St. Germain deployed four infantry battalions in the town of Corbach. The rest of his corps, infantry artillery and cavalry, were drawn up on Corbach heights extending east and somewhat north to the woods of Berndorf in which he deployed some light troops. The Hereditary Prince deployed his corps and attacked immediately, however, the French deployment obliged him to leave his left rear open to an advance by any French reinforcement sent north on the road from Frankenberg to Corbach.

The battle began with the allies' arrival at 9 A.M., opening with some Hussar light cavalry skirmishing from both sides. A heated cannonade lasted throughout the day along with brisk infantry fire with the French standing firm. The fight became particularly intense in the center in a hollow way, between two woods on the hill between Corbach and Berndorf Wood where the French put the German allied contingent into some difficulty. According to an official report from Granby to Ligonier, the arrival of French troops from Frankenberg on the allied rear decided the Prince on a withdrawal.

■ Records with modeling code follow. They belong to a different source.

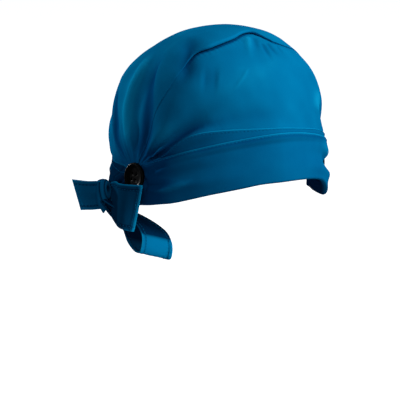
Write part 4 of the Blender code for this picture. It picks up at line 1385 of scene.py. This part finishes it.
def cloth_material(name, blues, sheen):
    """Closely woven cloth with a soft satin sheen, with painted shade in folds and painted highlights.
    """
    material, tree, shader = new_material(name, {
        "Roughness": 0.62, "Specular IOR Level": 0.0, "Sheen Weight": sheen,
        "Sheen Roughness": 0.4, "Sheen Tint": SHEEN_BLUE,
    })
    coordinates = add_node(tree, "UVMap", {}, uv_map="cloth")
    scale = 1.0 / (WEAVE_PITCH * 20.0) * math.pi * 2.0
    waves = {"Vector": coordinates, "Scale": scale, "Distortion": 0.6, "Detail": 1.0}
    across, along = (
        add_node(tree, "TexWave", waves, "Fac", wave_type="BANDS", bands_direction=direction)
        for direction in ("X", "Y")
    )
    weave = add_node(tree, "Math", {0: across, 1: along}, operation="MAXIMUM")
    mottle = object_noise(tree, 38.0, 5.0)
    slub = object_noise(tree, 900.0, 2.0)
    # The shade attribute picks deeper blue for painted shade and lighter blue for painted highlights
    shade = add_node(tree, "Attribute", {}, "Fac", attribute_name="shade")
    spread = add_node(tree, "MapRange", {"Value": shade, "From Min": -0.003, "From Max": 0.002})
    blend = add_node(tree, "Math", {0: mottle, 1: 0.30, 2: spread}, operation="MULTIPLY_ADD")
    plug(tree, shader, {
        "Base Color": add_ramp(tree, blend, zip((0.2, 0.78, 1.0), blues)),
        "Normal": add_bump(tree, slub, 0.25, 0.00010, add_bump(tree, weave, 0.35, 0.00008)),
    })
    return material


def plastic_material():
    """Polished black resin with faint handling marks."""
    material, tree, shader = new_material("black_resin", {
        "Coat Weight": 0.03, "Coat Roughness": 0.10, "Specular IOR Level": 0.05,
    })
    marks = object_noise(tree, 420.0, 4.0)
    plug(tree, shader, {
        "Base Color": add_ramp(tree, marks, zip((0.0, 1.0), RESIN_BLACKS)),
        "Roughness": add_node(tree, "MapRange", {"Value": marks, "To Min": 0.24, "To Max": 0.40}),
        "Normal": add_bump(tree, marks, 0.08, 0.0001),
    })
    return material


def thread_material(name, colour):
    """Twisted sewing thread."""
    material, tree, shader = new_material(name, {"Roughness": 0.55, "Specular IOR Level": 0.0})
    dark = [0.6 * value for value in colour[:3]] + [1.0]
    twist = object_noise(tree, 1800.0, 2.0)
    plug(tree, shader, {"Base Color": add_ramp(tree, twist, ((0.0, dark), (1.0, colour)))})
    return material


def stage_material(name, colour, glow):
    """Pale stage material that is a little lit from within."""
    return new_material(name, {
        "Base Color": colour, "Roughness": 1.0, "Specular IOR Level": 0.0,
        "Emission Color": WHITE, "Emission Strength": glow,
    })[0]


def camera_axes():
    """Columns of a matrix: right of, above and in front of the cap as the camera sees it."""
    azimuth = math.radians(CAMERA_AZIMUTH)
    elevation = math.radians(CAMERA_ELEVATION)
    back = Vector((
        math.sin(azimuth) * math.cos(elevation),
        -math.cos(azimuth) * math.cos(elevation),
        math.sin(elevation),
    ))
    right = Vector((0.0, 0.0, 1.0)).cross(back).normalized()
    return Matrix((right, back.cross(right), back)).transposed()


def place_camera():
    """Camera at the photograph's viewing angle."""
    axes = camera_axes()
    data = bpy.data.cameras.new("camera")
    data.lens = CAMERA_LENS
    data.clip_end = 50.0
    camera = bpy.data.objects.new("camera", data)
    bpy.context.scene.collection.objects.link(camera)
    camera.location = axes @ Vector((AIM_RIGHT, AIM_UP, CAMERA_DISTANCE))
    camera.rotation_euler = axes.col[2].to_track_quat("Z", "Y").to_euler()
    bpy.context.scene.camera = camera


def place_light(name, place, aim, size, energy, spread=180.0):
    """Soft area light, from its place towards what it lights."""
    axes = camera_axes()
    data = bpy.data.lights.new(name, "AREA")
    data.shape = "DISK"
    data.size = size
    data.energy = energy
    data.spread = math.radians(spread)
    light = bpy.data.objects.new(name, data)
    bpy.context.scene.collection.objects.link(light)
    light.location = axes @ Vector(place)
    facing = axes @ (Vector(place) - Vector(aim))
    light.rotation_euler = facing.to_track_quat("Z", "Y").to_euler()
    light.visible_camera = False


def build_stage():
    """White floor and sweep that only the camera sees, so the room alone lights the cap."""
    bpy.ops.mesh.primitive_cylinder_add(
        vertices=128, radius=FLOOR_RADIUS, depth=FLOOR_THICKNESS, location=(0.0, 0.0, -FLOOR_DEPTH)
    )
    floor = bpy.context.object
    bpy.ops.mesh.primitive_uv_sphere_add(segments=64, ring_count=32, radius=FLOOR_RADIUS)
    sweep = bpy.context.object
    for thing, name, colour, glow in (
        (floor, "floor", FLOOR_WHITE, FLOOR_GLOW), (sweep, "sweep", BLACK, 1.0),
    ):
        thing.name = name
        thing.data.materials.append(stage_material(name + "_white", colour, glow))
        thing.visible_diffuse = False
        thing.visible_glossy = False
        thing.visible_transmission = False
        thing.visible_shadow = False


def build_room():
    """Soft room light, brighter from the side of the window, and the lamps."""
    world = bpy.data.worlds.new("room")
    bpy.context.scene.world = world
    world.use_nodes = True
    tree = world.node_tree
    window = (camera_axes() @ Vector(WINDOW)).normalized()
    place = add_node(tree, "TexCoord", {}, "Generated")
    facing = add_node(tree, "VectorMath", {0: place, 1: window}, "Value", operation="DOT_PRODUCT")
    bright = add_node(tree, "MapRange", {
        "Value": facing, "From Min": -0.5, "From Max": 1.0, "To Min": ROOM_DIM, "To Max": ROOM_BRIGHT,
    }, interpolation_type="SMOOTHSTEP")
    tint = add_ramp(tree, bright, ((0.0, ROOM_SHADE), (0.6, WHITE)))
    plug(tree, tree.nodes["Background"], {"Strength": bright, "Color": tint})
    for lamp in LAMPS:
        place_light(**lamp)
    bpy.context.scene.view_settings.view_transform = "Standard"


def build_cap():
    """All the pieces of the cap."""
    cloth = cloth_material("cap_cotton", CAP_BLUES, CAP_SHEEN)
    ribbon = cloth_material("ribbon_cotton", RIBBON_BLUES, RIBBON_SHEEN)
    plastic = plastic_material()
    thread = thread_material("blue_thread", THREAD_BLUE)
    black_thread = thread_material("black_thread", THREAD_BLACK)
    build_panel(cloth)
    build_bag(cloth)
    build_casing(cloth, thread)
    build_band(cloth, thread)
    build_ribbon(ribbon, thread)
    build_knot(ribbon)
    build_tails(ribbon, thread)
    build_loop(ribbon, thread)
    build_button("resin_button_right", -BUTTON_STATION, plastic, black_thread)
    build_button("resin_button_left", BUTTON_STATION, plastic, black_thread)


def declare_pieces():
    """Hide the parts of the model that the pieces stand for."""
    for name, node in STANDS_FOR.items():
        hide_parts(node)


place_camera()
build_stage()
build_room()
build_cap()
declare_pieces()
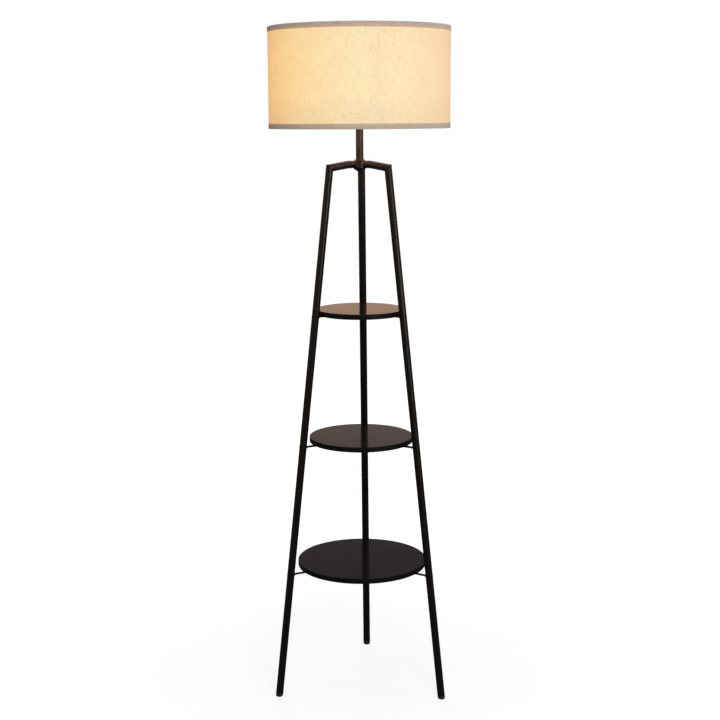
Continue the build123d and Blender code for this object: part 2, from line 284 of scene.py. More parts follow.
def weave(s, along, up, pitch):
    """Plain weave: each thread in turn passes over the next. Height from 0 to 1."""
    warp = s.math("SINE", s.math("MULTIPLY", along, math.pi / (pitch * MM)))
    weft = s.math("SINE", s.math("MULTIPLY", up, math.pi / (pitch * MM)))
    softness = 0.3
    over = s.span(s.math("MULTIPLY", warp, weft), -softness, softness)
    tops = s.math("MULTIPLY", s.math("ABSOLUTE", warp), over)
    rest = s.math("MULTIPLY", s.math("ABSOLUTE", weft), s.math("SUBTRACT", 1.0, over))
    return s.math("ADD", tops, rest)


def slubs(s, along, up, wide, tall, above, fade=0.22):
    """Uneven threads: noise drawn out to wide by tall millimetres, where it is above a value."""
    vector = s.node("CombineXYZ", s.math("DIVIDE", along, wide * MM), s.math("DIVIDE", up, tall * MM))
    return s.span(s.noise(vector.outputs[0], 1.0, 2), above, above + fade)


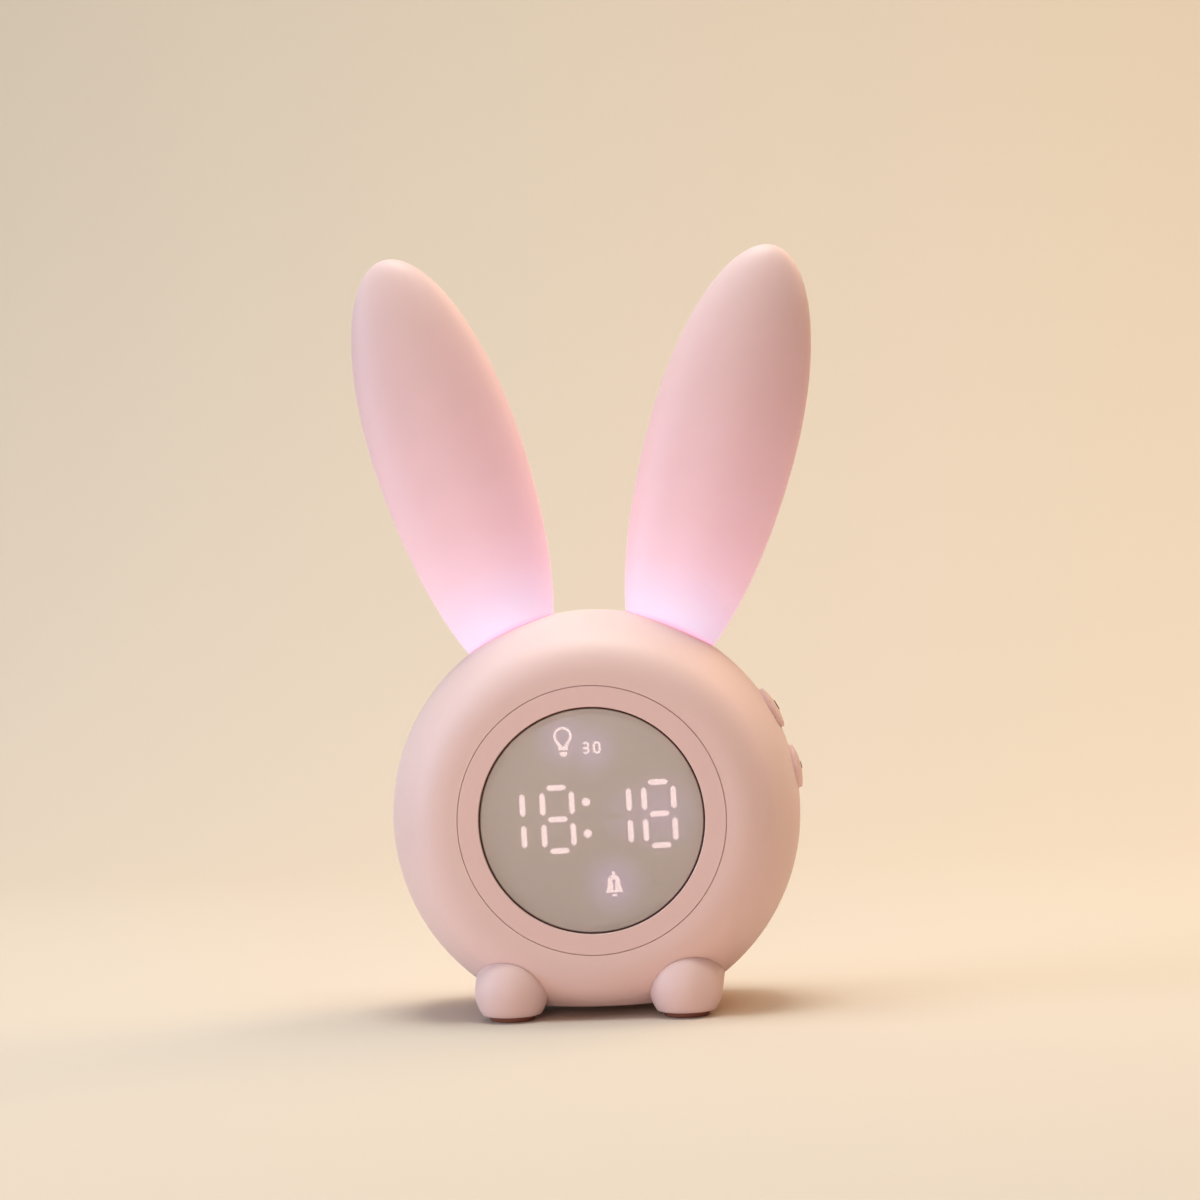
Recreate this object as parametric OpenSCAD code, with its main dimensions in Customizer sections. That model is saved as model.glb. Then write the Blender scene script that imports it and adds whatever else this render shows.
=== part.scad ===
// Rabbit-eared alarm clock with a night light in its ears. The round body stands on two front
// paws and two rear heels. +Z is up, the display faces -Y and +X is the right-hand side as the
// display is read. The origin is on the floor, under the middle of the body.

/* [Body] */
// Diameter of the round body
body_d = 110; // [106:1:140]
// Depth of the body, from its front face to its back face
body_depth = 56; // [54:1:70]
// Width of the rounded rim between the flat faces and the outside
rim_w = 17; // [16.5:0.5:18]
// Radius of the edge of the flat faces
shoulder_r = 12; // [11:0.5:12.5]
// Wall thickness of both body shells
wall = 2.2; // [1.8:0.1:2.6]
// Height of the flat underside above the lowest point of the full circle
base_cut = 5.4; // [2:0.2:5.4]
// Height of the flat underside above the floor
ground_gap = 2.7; // [2.5:0.1:6]
// Distance of the parting line behind the body's centre plane
split_y = 12; // [11.5:0.5:14]

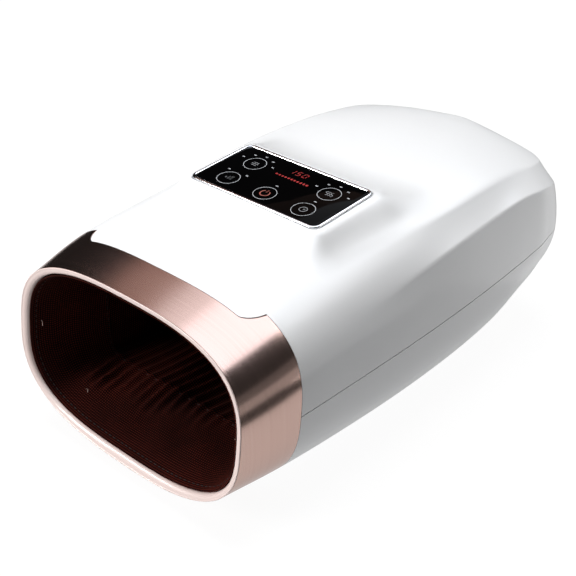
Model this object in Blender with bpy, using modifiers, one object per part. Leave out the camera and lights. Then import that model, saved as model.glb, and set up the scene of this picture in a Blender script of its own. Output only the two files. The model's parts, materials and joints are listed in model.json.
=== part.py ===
"""A cordless air-compression hand massager: white two-part body, metallic mouth ring, touch panel, and its works."""
import bmesh
import bpy
from math import cos, pi, sin, sqrt
from mathutils import Matrix, Vector

# Body, metres, in the mouth frame: x across, y into the body from the mouth's middle, z up from the mouth's axis
MOUTH_HEIGHT = 0.094
MOUTH_LEAN = 0.0114
MOUTH_BOW = 0.0017
BODY_WIDTH = 0.172
MOUTH_STEP = 0.0060
MOUTH_WIDTH = BODY_WIDTH - 2 * MOUTH_STEP
BODY_DEPTH = 0.2935
RING_DEPTH = 0.0332
DECK_RISE = 0.0625
BELLY_DROP = 0.052
AXIS_HEIGHT = 0.054
SHELL_WALL = 0.0025
SEAM_LAND = 0.0012
GAP = 0.0003
OVERRUN = 0.004
MERGE = 0.0001

# One entry for each station from mouth to tail: x as a share of half the width, y of the depth, z of the rise.
# Station 0 takes its shares of the mouth's own sizes, and station 1 its y share of the ring's depth
SPINE_SHARES = (
    (0, 0.0, 1.0), (0, 1.0, 0.866), (0, 0.255, 0.950), (0, 0.410, 0.992), (0, 0.562, 1.0), (0, 0.695, 0.980),
    (0, 0.775, 0.952), (0, 0.835, 0.920), (0, 0.880, 0.890), (0, 0.905, 0.868), (0, 0.925, 0.850))
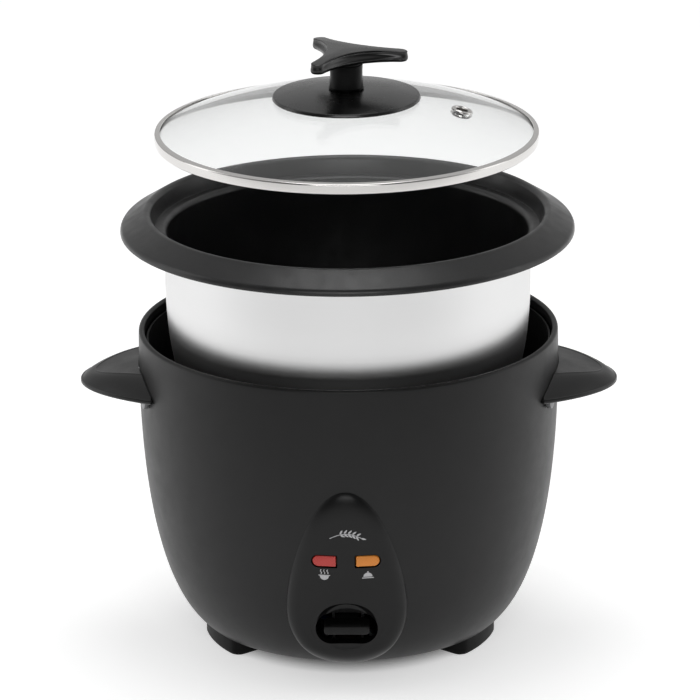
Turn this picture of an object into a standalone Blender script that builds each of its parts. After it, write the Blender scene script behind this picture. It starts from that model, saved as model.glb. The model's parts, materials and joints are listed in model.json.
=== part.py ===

During the withdrawal confusion broke out in the allied German infantry and cavalry ranks the French redoubled their artillery fire and charged with a large body of cavalry. The allied retreat began around 3 in the afternoon in some disorder. Two of British cavalry squadrons of the 1st King's Regiment of Dragoon Guards and the 2nd Queen's Regiment of Dragoon Guards led by the Erbprinz charged and are credited with saving nearly the entire force, with the 1st KDG losing 47 killed. The two British cavalry regiments and two British infantry regiments, the 50th and 51st, covered the allies' retreat but could not prevent the loss of the right flank Royal Artillery Brigade and 18 guns to the French.

== Aftermath ==
The battle of Corbach was the first battle of the campaign of 1760. The French success at Corbach combined with De Broglie's taking the initiative early in the season did much to enable them to continue their advance and maintain the gains they made by maneuver in Germany despite several subsequent battlefield defeats at the hands of the Hereditary Prince and Ferdinand in the battles of Emsdorf and Warburg. With the French marginal victory at the Kloster Kampen later in October any hope the British had of ending the war on favorable terms in 1760 evaporated despite their successes in America.